Dinoponera longipes is a queenless species of ants in the subfamily Ponerinae.

==Distribution==
Dinoponera longipes have been collected in eastern Peru in the departments of Loreto, Amazonas, Huánuco, San Martín and Pasco, as well as Ecuador in the Pastaza Province. In Colombia it has been recorded near the Peruvian border in the department of Amazonas. In Brazil, Dinoponera longipes has been found in Acre, Amazonas as far east as Manaus, as well as along the Rio Madeira in Rondônia.

==Taxonomy==
Doubt was raised by Kempf (1971) as to whether Dinoponera longipes was a valid species.
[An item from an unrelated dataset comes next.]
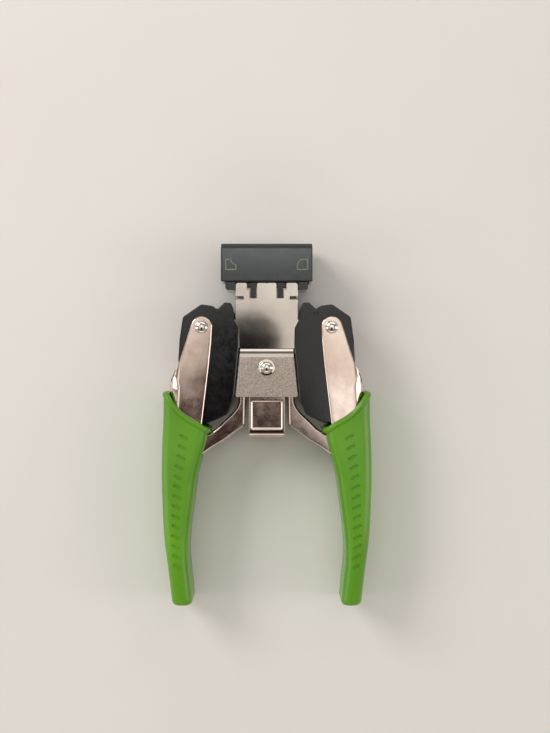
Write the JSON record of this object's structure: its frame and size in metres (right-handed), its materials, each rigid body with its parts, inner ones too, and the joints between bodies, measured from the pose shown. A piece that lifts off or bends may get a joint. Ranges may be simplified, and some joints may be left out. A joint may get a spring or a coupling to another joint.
{
  "type": "corner rounder",
  "caption": "Hand-squeezed corner rounder: two hinged levers with moulded grips drive a carrier of punches up through a card slot into a die under a chip-catching cap",
  "frame": {"origin": "On the table under the middle of the tool's outline, the tool lying on its back", "axes": "+Y runs from the grips to the head, +X to the tool's right seen from its front, +Z out of its front"},
  "size_m": [0.1022, 0.174, 0.0344],
  "materials": {
    "front_frame_plate": "nickel plated, satin",
    "rear_frame_plate": "nickel plated, satin",
    "bottom_bridge": "bright plated",
    "centre_rivet": "bright plated",
    "centre_spacer": "nickel plated, satin",
    "head_cap": "black, glossy",
    "die_holder": "black, glossy",
    "die_plate": "nickel plated, satin",
    "paper_stop": "nickel plated, satin",
    "guide_plate": "nickel plated, satin",
    "left_guide_pin": "nickel plated, satin",
    "left_return_spring": "spring wire",
    "left_pivot_rivet": "bright plated",
    "left_pivot_spacer": "nickel plated, satin",
    "left_wing_front": "black, glossy",
    "left_wing_rear": "black, glossy",
    "right_guide_pin": "nickel plated, satin",
    "right_return_spring": "spring wire",
    "right_pivot_rivet": "bright plated",
    "right_pivot_spacer": "nickel plated, satin",
    "right_wing_front": "black, glossy",
    "right_wing_rear": "black, glossy",
    "carrier_block": "nickel plated, satin",
    "stub_punch": "nickel plated, satin",
    "deco_punch": "nickel plated, satin",
    "left_punch_pin": "nickel plated, satin",
    "right_punch_pin": "nickel plated, satin",
    "left_lever_channel": "bright plated",
    "left_drive_arm": "nickel plated, satin",
    "left_upper_arm_pin": "nickel plated, satin",
    "left_lower_arm_pin": "nickel plated, satin",
    "left_grip": "moulded green, satin",
    "right_lever_channel": "bright plated",
    "right_drive_arm": "nickel plated, satin",
    "right_upper_arm_pin": "nickel plated, satin",
    "right_lower_arm_pin": "nickel plated, satin",
    "right_grip": "moulded green, satin"
  },
  "bodies": {
    "frame": {"front_frame_plate": "front_frame_plate", "rear_frame_plate": "rear_frame_plate", "bottom_bridge": "bottom_bridge", "centre_rivet": "centre_rivet", "centre_spacer": "centre_spacer", "head_cap": "head_cap", "die_holder": "die_holder", "die_plate": "die_plate", "paper_stop": "paper_stop", "guide_plate": "guide_plate", "left_guide_pin": "left_guide_pin", "left_return_spring": "left_return_spring", "left_pivot_rivet": "left_pivot_rivet", "left_pivot_spacer": "left_pivot_spacer", "left_wing_front": "left_wing_front", "left_wing_rear": "left_wing_rear", "right_guide_pin": "right_guide_pin", "right_return_spring": "right_return_spring", "right_pivot_rivet": "right_pivot_rivet", "right_pivot_spacer": "right_pivot_spacer", "right_wing_front": "right_wing_front", "right_wing_rear": "right_wing_rear"},
    "punch_carrier": {"carrier_block": "carrier_block", "stub_punch": "stub_punch", "deco_punch": "deco_punch", "left_punch_pin": "left_punch_pin", "right_punch_pin": "right_punch_pin"},
    "left_lever": {"left_lever_channel": "left_lever_channel", "left_drive_arm": "left_drive_arm", "left_upper_arm_pin": "left_upper_arm_pin", "left_lower_arm_pin": "left_lower_arm_pin", "left_grip": "left_grip"},
    "right_lever": {"right_lever_channel": "right_lever_channel", "right_drive_arm": "right_drive_arm", "right_upper_arm_pin": "right_upper_arm_pin", "right_lower_arm_pin": "right_lower_arm_pin", "right_grip": "right_grip"}
  },
  "joints": [
    {"name": "left_lever_hinge", "type": "hinge", "parent": "frame", "child": "left_lever", "pos_m": [-0.03125, 0.0468, 0.0172], "axis": [0, 0, 1], "range_deg": [0, 11], "stiffness_Nm_per_rad": 1.2, "springref_deg": -6.88},
    {"name": "right_lever_hinge", "type": "hinge", "parent": "frame", "child": "right_lever", "pos_m": [0.03125, 0.0468, 0.0172], "axis": [0, 0, -1], "range_deg": [0, 11]},
    {"name": "punch_carrier_slide", "type": "slide", "parent": "frame", "child": "punch_carrier", "axis": [0, 1, 0], "range_m": [0, 0.0043], "deforming": ["left_return_spring", "right_return_spring"]}
  ],
  "couplings": [
    {"joint": "right_lever_hinge", "follows": "left_lever_hinge", "ratio": 1},
    {"joint": "punch_carrier_slide", "follows": "left_lever_hinge", "m_per_rad": 0.02234}
  ]
}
Since few specimens have been collected from western Brazil a clinal variation in character form with Dinoponera gigantea or Dinoponera mutica was a possibility. Specimens from Brazil examined by Lenhart, Dash & MacKay (2013) showed no such integration. Additionally, evidence of species validity comes from the unique morphology of the male. The nearest known locality of another species is Dinoponera gigantea 550 km away at Estirón Rio Ampiacu in the department of Loreto, Peru. There is a possibility that these could be males of a yet undiscovered species. However, relatively intensive collecting of Dinoponera in the area by numerous collectors has not revealed any other form.

==Description==
Workers of this species can easily be recognized by the golden luster of its conspicuous long, flagellate hairs especially on the frons. In addition this species has the following combination of character states: pronotal corner rounded without tooth-like process, no gular striations, a reflective, smooth and shiny integument. All specimens have a petiole which bulges on the dorso-anterior edge except for those from the Rio Madeira and Rio Negro in Brazil.

Males can be distinguished from other Dinoponera by the following combination of character states: funiculus of antennae with short, thick decumbent setae; pygidial spine shorter than in Dinoponera gigantea and Dinoponera quadriceps but longer and narrower than in Dinoponera australis and Dinoponera snellingi, volsella with broad basal lobe covered in minute teeth.